Rows from a 3D modeling dataset
_ _ _ _ _
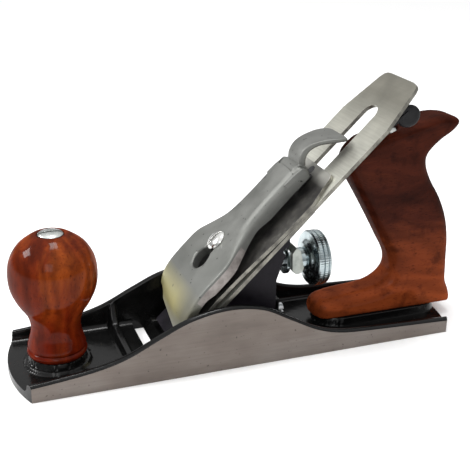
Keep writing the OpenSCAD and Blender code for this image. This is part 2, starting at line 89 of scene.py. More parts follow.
# ---------------------------------------------------------------- materials
class Nodes:
    """Short calls for building one material's nodes."""

    def __init__(self, name, rough=0.5, metal=0.0, **sockets):
        self.m = bpy.data.materials.new(name)
        self.m.use_nodes = True
        self.t = self.m.node_tree
        self.b = self.t.nodes["Principled BSDF"]
        self.b.inputs["Roughness"].default_value = rough
        self.b.inputs["Metallic"].default_value = metal
        for key, value in sockets.items():
            self.b.inputs[key.replace("_", " ")].default_value = value
        self.co = self.t.nodes.new("ShaderNodeTexCoord").outputs["Object"]

    def new(self, kind, **inputs):
        n = self.t.nodes.new(kind)
        for key, value in inputs.items():
            self.put(n.inputs[key.replace("_", " ")], value)
        return n

    def put(self, socket, value):
        if isinstance(value, bpy.types.NodeSocket):
            self.t.links.new(value, socket)
        else:
            socket.default_value = value

    def coords(self, scale=(1, 1, 1), turn=(0, 0, 0)):
        return self.new("ShaderNodeMapping", Vector=self.co, Scale=scale, Rotation=turn).outputs[0]

    def noise(self, scale, detail=4.0, rough=0.55, stretch=(1, 1, 1), turn=(0, 0, 0), warp=0.0):
        n = self.new("ShaderNodeTexNoise", Vector=self.coords(stretch, turn), Scale=scale,
                     Detail=detail, Roughness=rough, Distortion=warp)
        return n.outputs["Fac"]

    def ramp(self, fac, *stops):
        n = self.new("ShaderNodeValToRGB", Fac=fac)
        e = n.color_ramp.elements
        while len(e) < len(stops):
            e.new(0.5)
        for item, (pos, col) in zip(e, stops):
            item.position = pos
            item.color = (*col, 1)
        return n.outputs["Color"]

    def span(self, fac, low, high, start=0.3, end=0.7):
        n = self.new("ShaderNodeMapRange", Value=fac)
        for key, value in (("From Min", start), ("From Max", end), ("To Min", low), ("To Max", high)):
            n.inputs[key].default_value = value
        return n.outputs["Result"]

    def mix(self, fac, a, b):
        """Colour a where fac is 0, and the three numbers b where it is 1."""
        n = self.t.nodes.new("ShaderNodeMix")
        n.data_type = "RGBA"
        factor, colour_a, colour_b = (n.inputs[i] for i in (0, 6, 7))
        self.put(factor, fac)
        self.put(colour_a, a)
        self.put(colour_b, (*b, 1))
        return n.outputs[2]

    def math(self, how, a, b=0.0):
        n = self.t.nodes.new("ShaderNodeMath")
        n.operation = how
        self.put(n.inputs[0], a)
        self.put(n.inputs[1], b)
        return n.outputs[0]

    def part(self, axis):
        return self.new("ShaderNodeSeparateXYZ", Vector=self.co).outputs[axis]

    def along_bed(self):
        """Distance up the bed's slope, in metres."""
        x = self.math("ADD", self.part("X"), -BED_FOOT_X * MM)
        return self.math("MULTIPLY", self.math("ADD", x, self.part("Z")), COS_45)

    def bump(self, height, strength, depth):
        n = self.new("ShaderNodeBump", Height=height, Strength=strength, Distance=depth)
        self.t.links.new(n.outputs[0], self.b.inputs["Normal"])

    def colour(self, value):
        self.put(self.b.inputs["Base Color"], value)

    def rough(self, value):
        self.put(self.b.inputs["Roughness"], value)


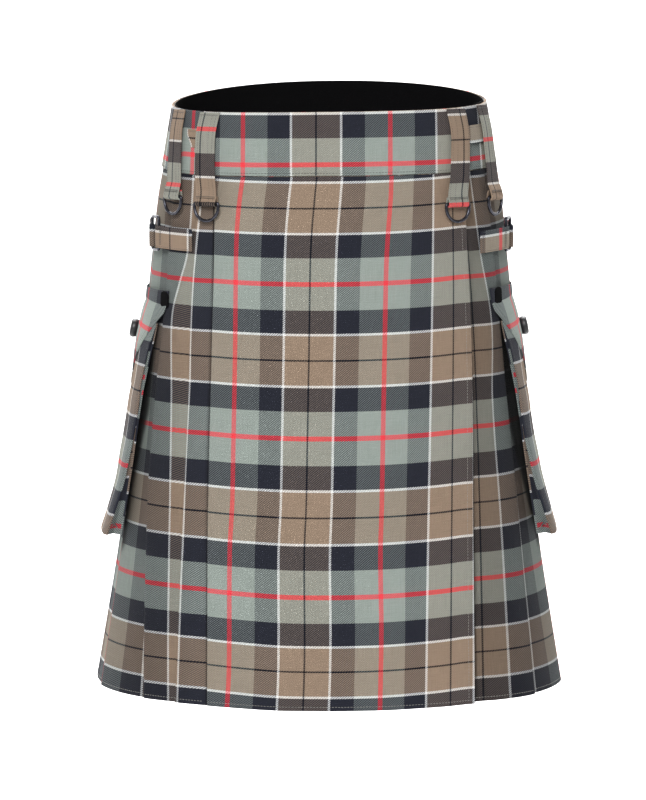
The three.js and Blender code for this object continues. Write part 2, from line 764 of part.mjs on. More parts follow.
_ _ _ _ _
WORK TO COMPLETE:
Extract all of the data shown above and repeat it verbatim.

FULL ANSWER:
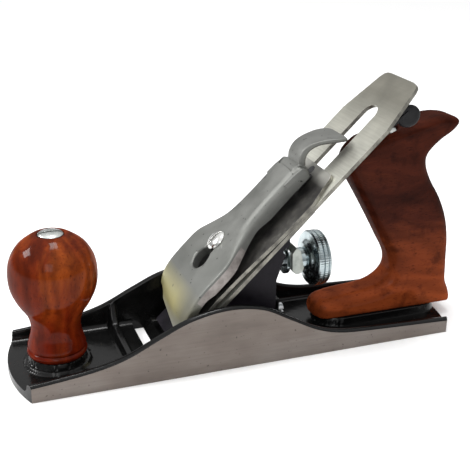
Keep writing the OpenSCAD and Blender code for this image. This is part 2, starting at line 89 of scene.py. More parts follow.
# ---------------------------------------------------------------- materials
class Nodes:
    """Short calls for building one material's nodes."""

    def __init__(self, name, rough=0.5, metal=0.0, **sockets):
        self.m = bpy.data.materials.new(name)
        self.m.use_nodes = True
        self.t = self.m.node_tree
        self.b = self.t.nodes["Principled BSDF"]
        self.b.inputs["Roughness"].default_value = rough
        self.b.inputs["Metallic"].default_value = metal
        for key, value in sockets.items():
            self.b.inputs[key.replace("_", " ")].default_value = value
        self.co = self.t.nodes.new("ShaderNodeTexCoord").outputs["Object"]

    def new(self, kind, **inputs):
        n = self.t.nodes.new(kind)
        for key, value in inputs.items():
            self.put(n.inputs[key.replace("_", " ")], value)
        return n

    def put(self, socket, value):
        if isinstance(value, bpy.types.NodeSocket):
            self.t.links.new(value, socket)
        else:
            socket.default_value = value

    def coords(self, scale=(1, 1, 1), turn=(0, 0, 0)):
        return self.new("ShaderNodeMapping", Vector=self.co, Scale=scale, Rotation=turn).outputs[0]

    def noise(self, scale, detail=4.0, rough=0.55, stretch=(1, 1, 1), turn=(0, 0, 0), warp=0.0):
        n = self.new("ShaderNodeTexNoise", Vector=self.coords(stretch, turn), Scale=scale,
                     Detail=detail, Roughness=rough, Distortion=warp)
        return n.outputs["Fac"]

    def ramp(self, fac, *stops):
        n = self.new("ShaderNodeValToRGB", Fac=fac)
        e = n.color_ramp.elements
        while len(e) < len(stops):
            e.new(0.5)
        for item, (pos, col) in zip(e, stops):
            item.position = pos
            item.color = (*col, 1)
        return n.outputs["Color"]

    def span(self, fac, low, high, start=0.3, end=0.7):
        n = self.new("ShaderNodeMapRange", Value=fac)
        for key, value in (("From Min", start), ("From Max", end), ("To Min", low), ("To Max", high)):
            n.inputs[key].default_value = value
        return n.outputs["Result"]

    def mix(self, fac, a, b):
        """Colour a where fac is 0, and the three numbers b where it is 1."""
        n = self.t.nodes.new("ShaderNodeMix")
        n.data_type = "RGBA"
        factor, colour_a, colour_b = (n.inputs[i] for i in (0, 6, 7))
        self.put(factor, fac)
        self.put(colour_a, a)
        self.put(colour_b, (*b, 1))
        return n.outputs[2]

    def math(self, how, a, b=0.0):
        n = self.t.nodes.new("ShaderNodeMath")
        n.operation = how
        self.put(n.inputs[0], a)
        self.put(n.inputs[1], b)
        return n.outputs[0]

    def part(self, axis):
        return self.new("ShaderNodeSeparateXYZ", Vector=self.co).outputs[axis]

    def along_bed(self):
        """Distance up the bed's slope, in metres."""
        x = self.math("ADD", self.part("X"), -BED_FOOT_X * MM)
        return self.math("MULTIPLY", self.math("ADD", x, self.part("Z")), COS_45)

    def bump(self, height, strength, depth):
        n = self.new("ShaderNodeBump", Height=height, Strength=strength, Distance=depth)
        self.t.links.new(n.outputs[0], self.b.inputs["Normal"])

    def colour(self, value):
        self.put(self.b.inputs["Base Color"], value)

    def rough(self, value):
        self.put(self.b.inputs["Roughness"], value)


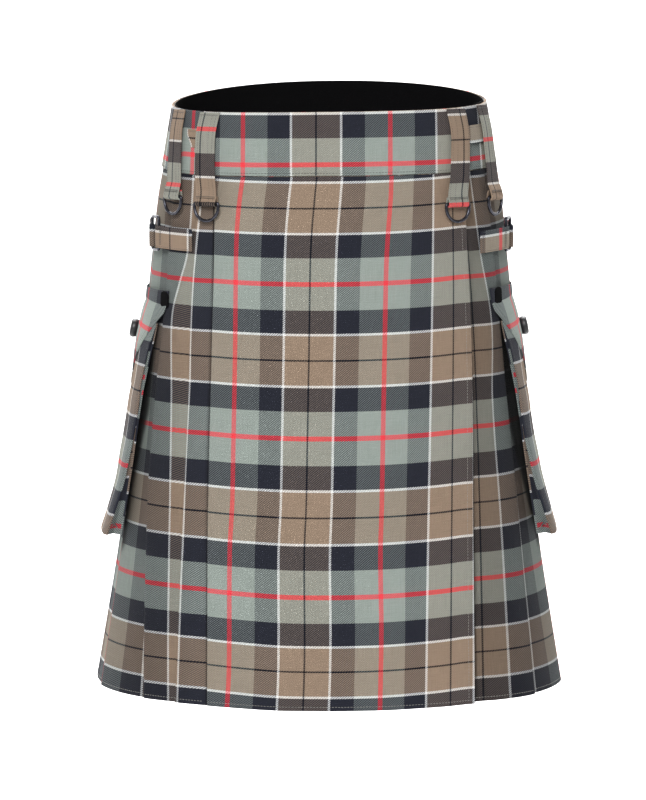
The three.js and Blender code for this object continues. Write part 2, from line 764 of part.mjs on. More parts follow.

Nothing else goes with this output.